[Dataset items]
____
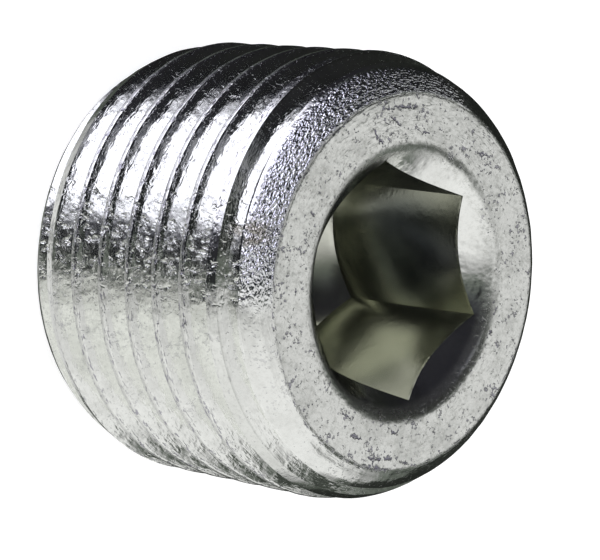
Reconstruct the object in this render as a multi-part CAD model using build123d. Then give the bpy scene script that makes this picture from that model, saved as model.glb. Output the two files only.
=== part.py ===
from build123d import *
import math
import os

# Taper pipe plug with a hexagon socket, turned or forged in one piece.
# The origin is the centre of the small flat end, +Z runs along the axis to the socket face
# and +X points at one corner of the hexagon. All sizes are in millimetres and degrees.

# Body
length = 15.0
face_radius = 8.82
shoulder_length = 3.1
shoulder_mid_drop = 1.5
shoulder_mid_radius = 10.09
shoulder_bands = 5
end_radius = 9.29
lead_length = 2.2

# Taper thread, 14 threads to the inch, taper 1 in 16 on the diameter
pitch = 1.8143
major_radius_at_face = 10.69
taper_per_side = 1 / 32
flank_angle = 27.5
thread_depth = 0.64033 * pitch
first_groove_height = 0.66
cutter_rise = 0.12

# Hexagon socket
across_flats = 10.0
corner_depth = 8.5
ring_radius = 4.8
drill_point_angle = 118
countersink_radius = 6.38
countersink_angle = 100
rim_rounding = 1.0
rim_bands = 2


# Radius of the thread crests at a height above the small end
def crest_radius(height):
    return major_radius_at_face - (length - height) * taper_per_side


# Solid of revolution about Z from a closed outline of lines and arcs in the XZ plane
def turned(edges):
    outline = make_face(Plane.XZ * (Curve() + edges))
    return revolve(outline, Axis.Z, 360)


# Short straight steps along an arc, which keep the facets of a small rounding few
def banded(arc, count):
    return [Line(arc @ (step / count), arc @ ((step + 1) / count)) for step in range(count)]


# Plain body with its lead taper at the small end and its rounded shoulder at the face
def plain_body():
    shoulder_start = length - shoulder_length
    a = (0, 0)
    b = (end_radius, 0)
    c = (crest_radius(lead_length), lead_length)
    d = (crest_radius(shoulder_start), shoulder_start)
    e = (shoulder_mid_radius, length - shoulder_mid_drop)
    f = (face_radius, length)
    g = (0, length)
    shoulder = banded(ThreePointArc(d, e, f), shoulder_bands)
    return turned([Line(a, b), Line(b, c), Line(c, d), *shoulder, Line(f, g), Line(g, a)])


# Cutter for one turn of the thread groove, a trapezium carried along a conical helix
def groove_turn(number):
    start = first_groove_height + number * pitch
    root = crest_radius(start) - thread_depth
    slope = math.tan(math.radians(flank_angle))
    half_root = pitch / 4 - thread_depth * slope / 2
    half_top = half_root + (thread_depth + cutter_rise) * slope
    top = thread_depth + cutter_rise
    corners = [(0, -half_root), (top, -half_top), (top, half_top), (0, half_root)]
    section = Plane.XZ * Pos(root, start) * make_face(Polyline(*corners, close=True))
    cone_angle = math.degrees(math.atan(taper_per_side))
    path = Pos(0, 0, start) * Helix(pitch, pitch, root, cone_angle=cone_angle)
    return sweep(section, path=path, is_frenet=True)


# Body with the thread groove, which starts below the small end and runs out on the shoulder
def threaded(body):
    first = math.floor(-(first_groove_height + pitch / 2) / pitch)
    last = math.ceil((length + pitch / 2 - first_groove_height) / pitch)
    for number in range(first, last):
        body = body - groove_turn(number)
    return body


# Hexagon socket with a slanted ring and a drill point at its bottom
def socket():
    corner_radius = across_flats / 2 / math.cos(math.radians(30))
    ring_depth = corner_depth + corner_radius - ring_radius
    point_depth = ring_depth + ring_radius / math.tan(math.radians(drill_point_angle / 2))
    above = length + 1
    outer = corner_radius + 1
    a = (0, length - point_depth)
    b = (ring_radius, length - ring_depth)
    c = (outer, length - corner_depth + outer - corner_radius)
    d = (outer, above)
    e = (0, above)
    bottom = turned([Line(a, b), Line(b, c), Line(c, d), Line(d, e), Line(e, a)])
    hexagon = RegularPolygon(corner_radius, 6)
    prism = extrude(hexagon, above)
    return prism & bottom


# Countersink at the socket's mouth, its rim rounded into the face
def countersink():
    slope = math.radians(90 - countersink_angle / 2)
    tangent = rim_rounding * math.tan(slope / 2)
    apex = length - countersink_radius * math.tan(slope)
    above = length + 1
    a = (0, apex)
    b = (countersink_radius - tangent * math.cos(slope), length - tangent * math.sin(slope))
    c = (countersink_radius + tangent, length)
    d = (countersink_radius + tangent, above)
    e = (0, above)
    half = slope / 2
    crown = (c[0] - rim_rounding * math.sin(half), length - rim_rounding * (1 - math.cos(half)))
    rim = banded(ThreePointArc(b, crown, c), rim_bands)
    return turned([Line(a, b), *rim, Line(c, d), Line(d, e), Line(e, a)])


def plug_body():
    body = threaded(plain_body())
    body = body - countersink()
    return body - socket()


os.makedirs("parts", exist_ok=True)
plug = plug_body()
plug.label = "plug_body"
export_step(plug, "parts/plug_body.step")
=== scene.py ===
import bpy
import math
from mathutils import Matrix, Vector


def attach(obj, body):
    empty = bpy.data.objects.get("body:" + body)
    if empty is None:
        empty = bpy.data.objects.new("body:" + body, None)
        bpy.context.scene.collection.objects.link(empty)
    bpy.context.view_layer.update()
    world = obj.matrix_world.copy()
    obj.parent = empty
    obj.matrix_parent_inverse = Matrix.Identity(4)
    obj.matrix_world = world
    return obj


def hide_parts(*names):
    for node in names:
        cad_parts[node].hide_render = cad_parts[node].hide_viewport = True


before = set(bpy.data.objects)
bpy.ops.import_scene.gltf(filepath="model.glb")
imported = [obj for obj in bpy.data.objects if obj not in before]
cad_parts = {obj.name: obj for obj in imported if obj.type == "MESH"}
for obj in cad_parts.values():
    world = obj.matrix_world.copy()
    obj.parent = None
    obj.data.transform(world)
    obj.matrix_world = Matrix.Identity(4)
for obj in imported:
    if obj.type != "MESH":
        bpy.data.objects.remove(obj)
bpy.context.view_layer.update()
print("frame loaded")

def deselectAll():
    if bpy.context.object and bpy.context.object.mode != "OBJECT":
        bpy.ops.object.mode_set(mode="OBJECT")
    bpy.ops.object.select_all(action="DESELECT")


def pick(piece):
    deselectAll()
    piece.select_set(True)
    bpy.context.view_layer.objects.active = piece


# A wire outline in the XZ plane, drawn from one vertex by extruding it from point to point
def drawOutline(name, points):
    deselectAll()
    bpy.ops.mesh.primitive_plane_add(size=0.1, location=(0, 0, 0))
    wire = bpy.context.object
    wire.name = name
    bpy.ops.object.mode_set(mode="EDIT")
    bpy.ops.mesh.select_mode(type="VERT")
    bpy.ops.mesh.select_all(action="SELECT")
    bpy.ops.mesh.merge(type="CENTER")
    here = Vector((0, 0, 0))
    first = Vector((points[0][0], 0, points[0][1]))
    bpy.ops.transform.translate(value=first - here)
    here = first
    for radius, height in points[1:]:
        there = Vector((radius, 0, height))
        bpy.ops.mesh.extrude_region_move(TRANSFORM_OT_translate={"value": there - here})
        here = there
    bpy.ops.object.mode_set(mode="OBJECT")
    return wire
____
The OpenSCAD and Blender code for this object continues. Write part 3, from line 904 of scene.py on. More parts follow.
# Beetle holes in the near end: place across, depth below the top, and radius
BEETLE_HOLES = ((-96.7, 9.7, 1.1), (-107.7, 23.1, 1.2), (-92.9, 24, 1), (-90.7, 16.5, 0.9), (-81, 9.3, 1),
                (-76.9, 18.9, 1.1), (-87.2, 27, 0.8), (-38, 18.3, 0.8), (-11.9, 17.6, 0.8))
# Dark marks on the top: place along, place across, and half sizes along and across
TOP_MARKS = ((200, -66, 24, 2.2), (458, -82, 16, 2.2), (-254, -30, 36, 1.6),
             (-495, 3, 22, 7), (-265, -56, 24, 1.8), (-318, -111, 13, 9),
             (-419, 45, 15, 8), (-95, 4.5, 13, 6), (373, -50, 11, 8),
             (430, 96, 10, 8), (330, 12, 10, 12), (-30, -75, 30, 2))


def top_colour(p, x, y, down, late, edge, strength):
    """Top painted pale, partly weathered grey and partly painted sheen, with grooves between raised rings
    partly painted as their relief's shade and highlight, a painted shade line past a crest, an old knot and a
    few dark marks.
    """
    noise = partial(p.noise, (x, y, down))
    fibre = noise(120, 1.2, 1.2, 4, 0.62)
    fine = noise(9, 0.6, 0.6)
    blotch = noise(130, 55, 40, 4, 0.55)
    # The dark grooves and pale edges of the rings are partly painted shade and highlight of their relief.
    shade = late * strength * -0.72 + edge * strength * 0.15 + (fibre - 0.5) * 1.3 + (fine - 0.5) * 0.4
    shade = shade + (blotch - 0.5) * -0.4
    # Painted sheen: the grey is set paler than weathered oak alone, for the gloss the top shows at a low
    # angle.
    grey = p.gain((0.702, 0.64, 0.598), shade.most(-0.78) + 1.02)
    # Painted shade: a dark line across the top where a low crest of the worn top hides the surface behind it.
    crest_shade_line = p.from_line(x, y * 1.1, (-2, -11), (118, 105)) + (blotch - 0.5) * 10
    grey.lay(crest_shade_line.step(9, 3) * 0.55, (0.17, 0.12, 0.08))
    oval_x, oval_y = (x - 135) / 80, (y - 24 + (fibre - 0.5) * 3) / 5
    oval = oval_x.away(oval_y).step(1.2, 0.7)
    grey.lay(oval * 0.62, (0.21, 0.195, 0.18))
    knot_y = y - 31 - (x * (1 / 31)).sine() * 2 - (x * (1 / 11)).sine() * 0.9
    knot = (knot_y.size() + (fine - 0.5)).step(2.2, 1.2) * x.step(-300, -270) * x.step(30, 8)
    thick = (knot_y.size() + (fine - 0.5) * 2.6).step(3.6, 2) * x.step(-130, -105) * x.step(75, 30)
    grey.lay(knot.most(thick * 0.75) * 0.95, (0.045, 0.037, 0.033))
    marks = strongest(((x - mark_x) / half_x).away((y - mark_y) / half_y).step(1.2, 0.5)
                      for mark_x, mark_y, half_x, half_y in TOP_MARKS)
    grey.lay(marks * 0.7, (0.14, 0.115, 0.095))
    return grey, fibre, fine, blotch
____
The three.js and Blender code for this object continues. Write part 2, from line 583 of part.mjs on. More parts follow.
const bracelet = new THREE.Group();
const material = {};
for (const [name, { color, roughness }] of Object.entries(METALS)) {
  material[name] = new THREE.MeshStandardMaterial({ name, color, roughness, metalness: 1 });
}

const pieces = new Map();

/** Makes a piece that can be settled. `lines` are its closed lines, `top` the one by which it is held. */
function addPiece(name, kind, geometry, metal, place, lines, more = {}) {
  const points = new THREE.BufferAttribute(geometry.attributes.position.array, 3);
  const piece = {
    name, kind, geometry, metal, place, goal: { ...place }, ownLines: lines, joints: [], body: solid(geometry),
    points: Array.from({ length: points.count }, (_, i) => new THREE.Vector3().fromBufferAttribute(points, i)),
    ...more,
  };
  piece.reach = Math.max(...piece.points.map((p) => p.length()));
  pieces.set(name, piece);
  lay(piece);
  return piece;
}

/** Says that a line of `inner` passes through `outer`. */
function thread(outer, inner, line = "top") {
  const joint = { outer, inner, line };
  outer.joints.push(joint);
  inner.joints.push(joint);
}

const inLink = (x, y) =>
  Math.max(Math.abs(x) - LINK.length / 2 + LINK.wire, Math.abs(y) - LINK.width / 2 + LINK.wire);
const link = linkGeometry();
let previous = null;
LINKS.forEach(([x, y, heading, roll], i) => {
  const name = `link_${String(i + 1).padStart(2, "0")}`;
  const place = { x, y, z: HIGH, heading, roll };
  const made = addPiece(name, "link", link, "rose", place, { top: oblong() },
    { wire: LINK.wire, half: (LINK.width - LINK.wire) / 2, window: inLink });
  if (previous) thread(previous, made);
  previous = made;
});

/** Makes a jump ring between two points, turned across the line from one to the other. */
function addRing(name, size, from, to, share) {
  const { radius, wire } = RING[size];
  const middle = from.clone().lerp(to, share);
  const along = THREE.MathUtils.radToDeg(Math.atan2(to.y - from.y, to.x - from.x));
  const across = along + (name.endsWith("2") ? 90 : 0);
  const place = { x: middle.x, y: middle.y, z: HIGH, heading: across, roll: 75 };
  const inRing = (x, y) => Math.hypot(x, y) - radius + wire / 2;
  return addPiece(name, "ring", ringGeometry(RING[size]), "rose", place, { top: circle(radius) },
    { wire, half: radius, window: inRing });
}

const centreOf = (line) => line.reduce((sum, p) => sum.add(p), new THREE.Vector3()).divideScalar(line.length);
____
◆ Work instructions:
Exactly the lines from the line that has "obj.data.transform(world)" through the line that has "bpy.context.view_layer.objects.active = piece" are to be repeated, both included, with nothing added.

◆ Answer in full:
    obj.data.transform(world)
    obj.matrix_world = Matrix.Identity(4)
for obj in imported:
    if obj.type != "MESH":
        bpy.data.objects.remove(obj)
bpy.context.view_layer.update()
print("frame loaded")

def deselectAll():
    if bpy.context.object and bpy.context.object.mode != "OBJECT":
        bpy.ops.object.mode_set(mode="OBJECT")
    bpy.ops.object.select_all(action="DESELECT")


def pick(piece):
    deselectAll()
    piece.select_set(True)
    bpy.context.view_layer.objects.active = piece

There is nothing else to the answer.